▶ INSTRUCTIONS FOR THE TASK: In the entries below, find the line containing "bm.transform(Matrix.Translation(grip) @ turn" and the line containing "before = set(bpy.data.objects)". Copy those two lines and everything between them exactly, and only that.

Object modeling scripts:

------

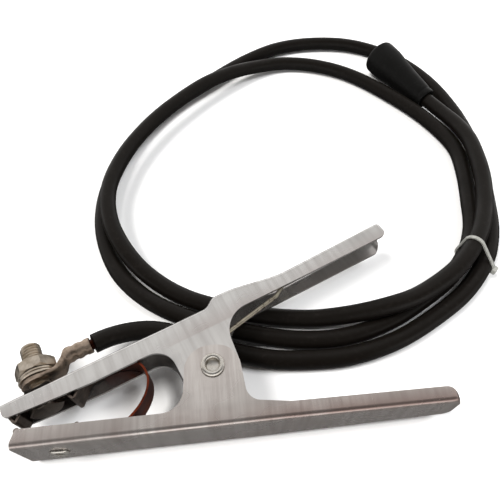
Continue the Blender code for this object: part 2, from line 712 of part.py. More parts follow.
def make_plug_boot():
    end = BOOT_LENGTH / MM
    wall = [(6.0, 0.0), (7.2, 0.0), (7.9, 1.0), (8.1, 4.0), (10.4, 28.0), (11.6, 36.0),
            (12.6, 42.0), (13.0, 46.0), (13.0, end - 2.0), (12.2, end - 0.5), (11.0, end),
            (8.6, end), (8.4, 44.0), (6.8, 43.0), (6.8, 15.0), (6.0, 13.0)]
    turned_solid("plug_boot", in_mm(wall), BOOT_REAR, BOOT_AXIS, boot_rubber(), sides=28)


def make_plug_pin():
    """A turned brass pin, bored for the conductor, and the screw that clamps it."""
    tip = BOOT_LENGTH / MM - 1.5
    profile = [(0.0, 15.6), (6.0, 15.6), (6.5, 16.2), (6.5, 42.0), (5.4, 42.7), (4.6, 43.2),
               (4.6, tip - 1.2), (3.6, tip), (0.0, tip)]
    pin = turned_solid("plug_pin", in_mm(profile), BOOT_REAR, BOOT_AXIS, brass())
    bore = rod("pin_bore", CONDUCTOR_R + GAP, BOOT_REAR + BOOT_AXIS * 14 * MM,
               BOOT_REAR + BOOT_AXIS * (CONDUCTOR_IN_BOOT + MM), sides=28)
    boolean(pin, bore, "DIFFERENCE")
    side = BOOT_AXIS.cross(Vector((0, 0, 1))).normalized()
    middle = BOOT_REAR + BOOT_AXIS * SCREW_IN_BOOT
    screw_hole = rod("pin_screw_hole", SCREW_R + GAP, middle + side * 1.5 * MM,
                     middle + side * 8 * MM, sides=20)
    boolean(pin, screw_hole, "DIFFERENCE")
    inner, outer = SCREW_SPAN
    rod("plug_screw", SCREW_R, middle + side * inner, middle + side * outer, dark_steel())


def tie_centres():
    """Where the tied passes cross the tie's plane, as (across, height)."""
    points = cable_points()
    centres = []
    for a, b in zip(points, points[1:]):
        da, db = (a - TIE_FOOT).dot(TIE_ALONG), (b - TIE_FOOT).dot(TIE_ALONG)
        if da * db <= 0.0 and da != db and (a.lerp(b, 0.5) - TIE_FOOT).length < TIE_REACH:
            hit = a.lerp(b, da / (da - db))
            centres.append(Vector(((hit - TIE_FOOT).dot(TIE_ACROSS), hit.z)))
    return centres


def make_cable_tie():
    """A nylon band pulled round the three passes on the right of the coil."""
    centres = tie_centres()
    clear = CABLE_R + TIE_CLEARANCE
    corners = [(clear, -TIE_HALF_WIDTH), (clear, TIE_HALF_WIDTH),
               (clear + TIE_THICKNESS, TIE_HALF_WIDTH), (clear + TIE_THICKNESS, -TIE_HALF_WIDTH)]
    steps = 48
    bm = bmesh.new()
    rings = []
    for radius, shift in corners:
        ring = []
        for k in range(steps):
            angle = math.tau * k / steps
            ray = Vector((math.cos(angle), math.sin(angle)))
            point = max(centres, key=lambda c: c.dot(ray)) + ray * radius
            ring.append(bm.verts.new(TIE_FOOT + TIE_ACROSS * point.x + TIE_ALONG * shift
                                     + Vector((0, 0, point.y))))
        rings.append(ring)
    bridge_rings(bm, rings, closed=True)
    tie = add_mesh("cable_tie", bm, nylon())
    far = max(centres, key=lambda c: c.x)
    grip = TIE_FOOT + TIE_ACROSS * (far.x + clear + 1.6 * MM) + Vector((0, 0, far.y))
    turn = Matrix((TIE_ACROSS, TIE_ALONG, (0, 0, 1))).transposed().to_4x4()
    bm = bmesh.new()
    bmesh.ops.create_cube(bm, size=1.0)
    bm.transform(Matrix.Translation(grip) @ turn @ Matrix.Diagonal((*TIE_HEAD, 1.0)))
    boolean(tie, add_mesh("tie_head", bm, None), "UNION")


def main():
    for old in list(bpy.data.objects):
        bpy.data.objects.remove(old, do_unlink=True)
    make_upper_arm()
    make_lower_arm()
    make_pivot_rivet()
    make_pivot_spacer()
    make_pivot_bush()
    make_torsion_spring()
    make_upper_contact()
    make_lower_contact()
    make_copper_strap()
    make_strap_rivet()
    make_jaw_bolt()
    make_nut("lock_nut", LOCK_NUT_V, dark_steel())
    make_nut("terminal_nut", NUT_V, zinc_hardware())
    make_washer("flat_washer", FLAT_WASHER_R, FLAT_WASHER_V, zinc_hardware())
    make_washer("spring_washer", SPRING_WASHER_R, SPRING_WASHER_V, zinc_hardware())
    make_cable_lug()
    make_cable()
    make_plug_boot()
    make_plug_pin()
    make_cable_tie()


main()
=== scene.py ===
"""Looks for the ground clamp: its pressed arms, terminal, strap, coiled cable and plug.

Shapes are drawn about the pivot in millimetres, as the design was: X along the lower
arm, Y towards the upper arm and Z up the pivot. The upper arm's own pieces use a frame
that is turned by REST_ANGLE about the pivot. Each mesh is then carried to its place.
"""

import json
import math

import bmesh
import bpy
from mathutils import Matrix, Vector


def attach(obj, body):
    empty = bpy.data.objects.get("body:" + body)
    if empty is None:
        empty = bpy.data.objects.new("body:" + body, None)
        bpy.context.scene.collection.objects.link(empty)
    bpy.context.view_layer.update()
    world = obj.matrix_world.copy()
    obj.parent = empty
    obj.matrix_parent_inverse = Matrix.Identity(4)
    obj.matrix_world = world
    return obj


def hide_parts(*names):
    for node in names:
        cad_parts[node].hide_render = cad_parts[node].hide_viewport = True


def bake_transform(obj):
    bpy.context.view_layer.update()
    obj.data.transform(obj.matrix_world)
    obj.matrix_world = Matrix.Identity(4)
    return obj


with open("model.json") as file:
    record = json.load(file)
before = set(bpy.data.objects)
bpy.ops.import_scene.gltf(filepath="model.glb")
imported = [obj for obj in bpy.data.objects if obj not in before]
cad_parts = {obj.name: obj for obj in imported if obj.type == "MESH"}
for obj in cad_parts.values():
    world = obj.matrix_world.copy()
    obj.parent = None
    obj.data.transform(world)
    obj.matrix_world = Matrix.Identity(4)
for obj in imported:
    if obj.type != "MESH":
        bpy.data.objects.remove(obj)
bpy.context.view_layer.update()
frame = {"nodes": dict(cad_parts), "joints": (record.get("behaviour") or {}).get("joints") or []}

MM = 0.001
GAP = 0.3
PIVOT = Vector(frame["joints"][0]["pos_m"]) * Vector((1, 1, 0))
REST_ANGLE = math.radians(22.4)
UPPER, LOWER = "upper_jaw", "lower_jaw"

# Arms
SHEET = 1.5
BEND = 2.6
LOWER_WEB_Y = -27.6
LOWER_BOTTOM = 2.0
LOWER_WIDTH = 29.5
LOWER_END_WIDTH = 23.0
LOWER_TAPER_X = 30.0
LOWER_END = 112.3
LOWER_CORNER_R = 4.0
UPPER_WEB_V = 30.0
UPPER_BOTTOM = 10.7
UPPER_WIDTH = 19.0
UPPER_END = 121.8
UPPER_CORNER_R = 3.5
HUMP = 4.2
HUMP_RISE = (9.0, 17.0)
HUMP_FALL = (22.0, 56.0)
HANDLE_U = 58.0
HANDLE_SPREAD = 2.6
CUT_EDGE = 0.34
LOWER_MID = LOWER_BOTTOM + LOWER_WIDTH / 2
UPPER_MID = UPPER_BOTTOM + UPPER_WIDTH / 2

# Pivot and spring
RIVET_R = 4.0
HOLE_R = RIVET_R + GAP
SPRING_R = 10.4
WIRE_R = 1.1
SPRING_TURNS = 5
SPRING_LOW = 14.0
SPRING_HIGH = 26.4
LEG_TILT = math.radians(11.1)
LEG_LENGTH = 49.0
FOOT_SLOPE = math.radians(32.0)
FOOT_LENGTH = 6.0

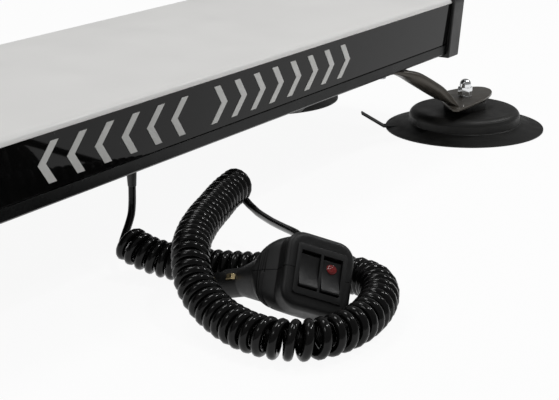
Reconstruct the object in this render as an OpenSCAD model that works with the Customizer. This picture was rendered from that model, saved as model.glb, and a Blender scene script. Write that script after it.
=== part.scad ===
// Illuminated roof sign bar: a long two-faced light box on four suction feet,
// with a coiled supply cord and a lighter-socket plug that has two rocker switches.
// Millimetres. X runs along the bar, the front face looks to -Y, Z is up, the roof is Z = 0.

/* [Light bar] */
// Length over both end caps
bar_len = 866; // [840:1:900]
// Depth of the pan, front rail to rear rail
bar_depth = 217; // [210:1:230]
// Height of the pan's underside over the roof
bar_clear = 78; // [74:1:90]
// Height of the rail under each window
rail_h = 10.4; // [9.5:0.1:13]
// Height of each window
window_h = 43.7; // [41:0.1:48]
// Outward lean of each window in degrees
window_lean = 6.7; // [4:0.1:8]
// Thickness of each window pane
window_t = 3; // [2.5:0.1:3.5]
// Height of the rounded edge of the top cover
edge_h = 6; // [5:0.1:7]
// Rise of the top cover from its edge to its middle
crown_h = 4; // [2:0.1:6]
// Wall of the pan's rails
rail_wall = 3; // [2.5:0.1:3.5]
// Floor thickness of the pan
pan_floor = 2.5; // [2:0.1:3]
// Skin thickness of the top cover
cover_t = 2.5; // [2:0.1:3]

/* [Window legend] */
// Height of the chevrons
legend_h = 31.3; // [24:0.1:34]
// Stroke of the chevrons along the bar
legend_stroke = 8; // [5:0.5:10]
// Reach of each chevron's point
legend_reach = 12; // [8:0.5:14]
// Thickness of the printed film
legend_t = 0.4; // [0.2:0.1:0.6]

/* [End caps] */
// Length of each end cap
cap_len = 26; // [22:1:32]
// End wall of each cap
cap_wall = 5; // [4:0.5:6]
// How far a cap stands out past the body all round
cap_proud = 3.5; // [2.5:0.1:4.5]
// Gap between the cap's skirt and the body
cap_gap = 0.3; // [0.2:0.05:0.5]
// Thickness of the end seals
seal_t = 1.5; // [1:0.1:2]

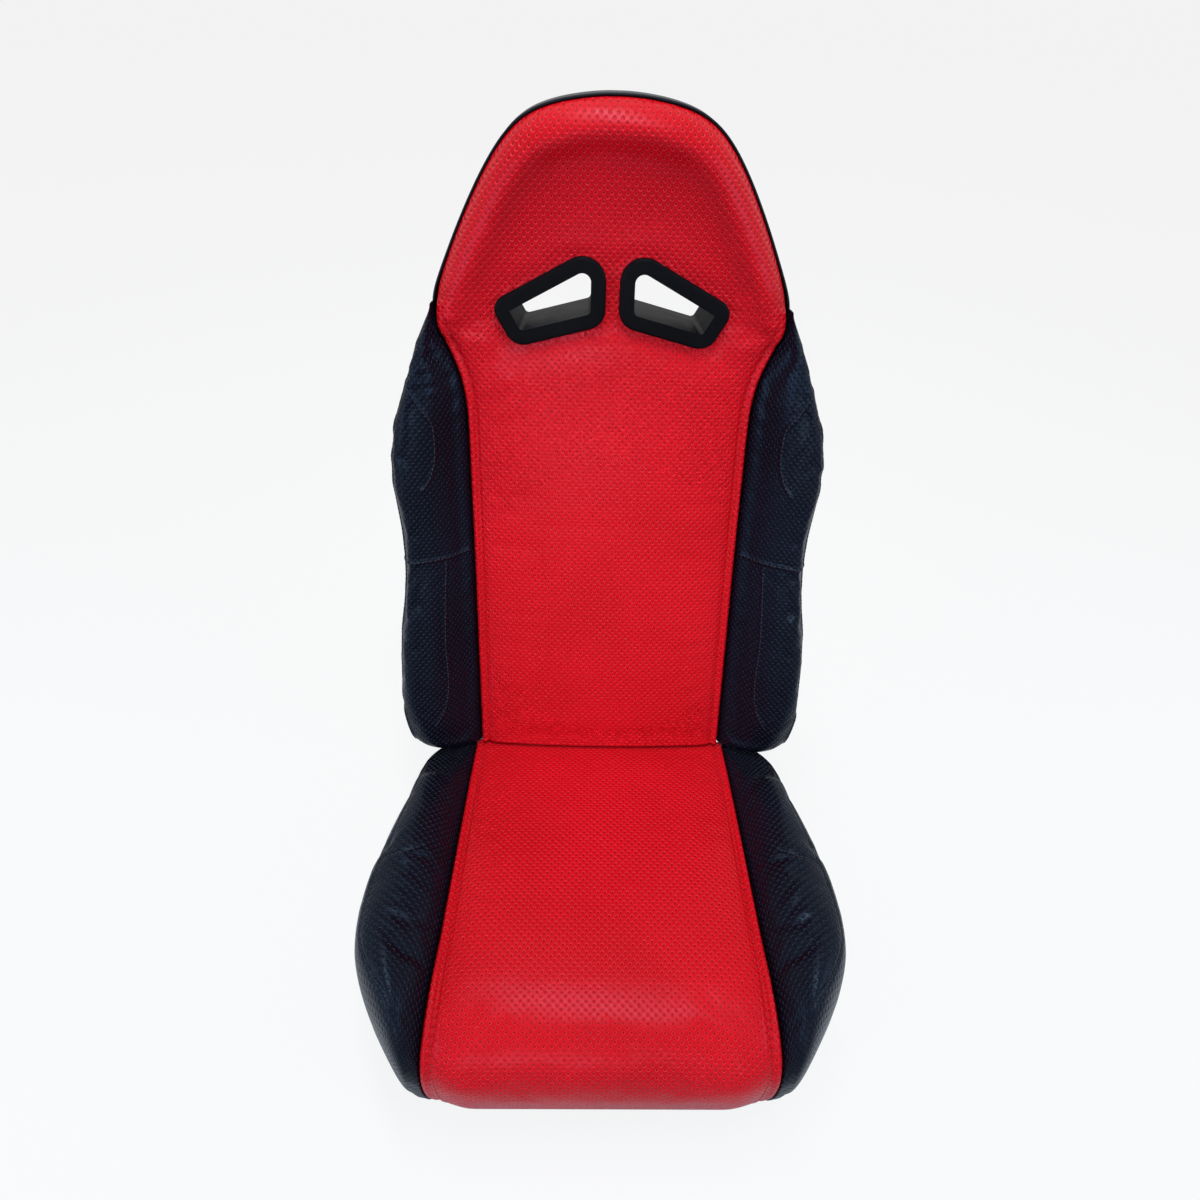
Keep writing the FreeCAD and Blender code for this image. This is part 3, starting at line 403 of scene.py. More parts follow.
# Columns across a panel, close together at its seams
def seam_columns(half, fine=SEAM_SPACING, step=COLUMN_STEP):
    inner = half - fine[-1]
    count = max(2, int(round(2 * inner / step)))
    middle = np.linspace(-inner, inner, count + 1)[1:-1]
    left = [-half + d for d in fine]
    return np.array(left + list(middle) + [-v for v in left[::-1]])


# Outline of a harness slot, with rounded corners
def slot_outline(side, grow=0.0, count=120):
    corners = np.array(SLOT_CORNERS, float)
    dense = []
    for i in range(4):
        p, q, r = corners[i - 1], corners[i], corners[(i + 1) % 4]
        a = (p - q) / np.linalg.norm(p - q)
        b = (r - q) / np.linalg.norm(r - q)
        half = math.acos(float(np.clip(a @ b, -1, 1))) / 2
        radius = SLOT_RADII[i]
        middle = q + (a + b) / np.linalg.norm(a + b) * radius / math.sin(half)
        start = q + a * radius / math.tan(half)
        end = q + b * radius / math.tan(half)
        t0 = math.atan2(*(start - middle)[::-1])
        t1 = math.atan2(*(end - middle)[::-1])
        turn = (t1 - t0 + math.pi) % (2 * math.pi) - math.pi
        for t in np.linspace(t0, t0 + turn, 14):
            dense.append(middle + (radius + grow) * np.array([math.cos(t), math.sin(t)]))
    dense.append(dense[0])
    ring = even(np.array(dense), count + 1)[:-1]
    ring[:, 0] *= side
    return ring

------

▶ TASK RESPONSE:
    bm.transform(Matrix.Translation(grip) @ turn @ Matrix.Diagonal((*TIE_HEAD, 1.0)))
    boolean(tie, add_mesh("tie_head", bm, None), "UNION")


def main():
    for old in list(bpy.data.objects):
        bpy.data.objects.remove(old, do_unlink=True)
    make_upper_arm()
    make_lower_arm()
    make_pivot_rivet()
    make_pivot_spacer()
    make_pivot_bush()
    make_torsion_spring()
    make_upper_contact()
    make_lower_contact()
    make_copper_strap()
    make_strap_rivet()
    make_jaw_bolt()
    make_nut("lock_nut", LOCK_NUT_V, dark_steel())
    make_nut("terminal_nut", NUT_V, zinc_hardware())
    make_washer("flat_washer", FLAT_WASHER_R, FLAT_WASHER_V, zinc_hardware())
    make_washer("spring_washer", SPRING_WASHER_R, SPRING_WASHER_V, zinc_hardware())
    make_cable_lug()
    make_cable()
    make_plug_boot()
    make_plug_pin()
    make_cable_tie()


main()
=== scene.py ===
"""Looks for the ground clamp: its pressed arms, terminal, strap, coiled cable and plug.

Shapes are drawn about the pivot in millimetres, as the design was: X along the lower
arm, Y towards the upper arm and Z up the pivot. The upper arm's own pieces use a frame
that is turned by REST_ANGLE about the pivot. Each mesh is then carried to its place.
"""

import json
import math

import bmesh
import bpy
from mathutils import Matrix, Vector


def attach(obj, body):
    empty = bpy.data.objects.get("body:" + body)
    if empty is None:
        empty = bpy.data.objects.new("body:" + body, None)
        bpy.context.scene.collection.objects.link(empty)
    bpy.context.view_layer.update()
    world = obj.matrix_world.copy()
    obj.parent = empty
    obj.matrix_parent_inverse = Matrix.Identity(4)
    obj.matrix_world = world
    return obj


def hide_parts(*names):
    for node in names:
        cad_parts[node].hide_render = cad_parts[node].hide_viewport = True


def bake_transform(obj):
    bpy.context.view_layer.update()
    obj.data.transform(obj.matrix_world)
    obj.matrix_world = Matrix.Identity(4)
    return obj


with open("model.json") as file:
    record = json.load(file)
before = set(bpy.data.objects)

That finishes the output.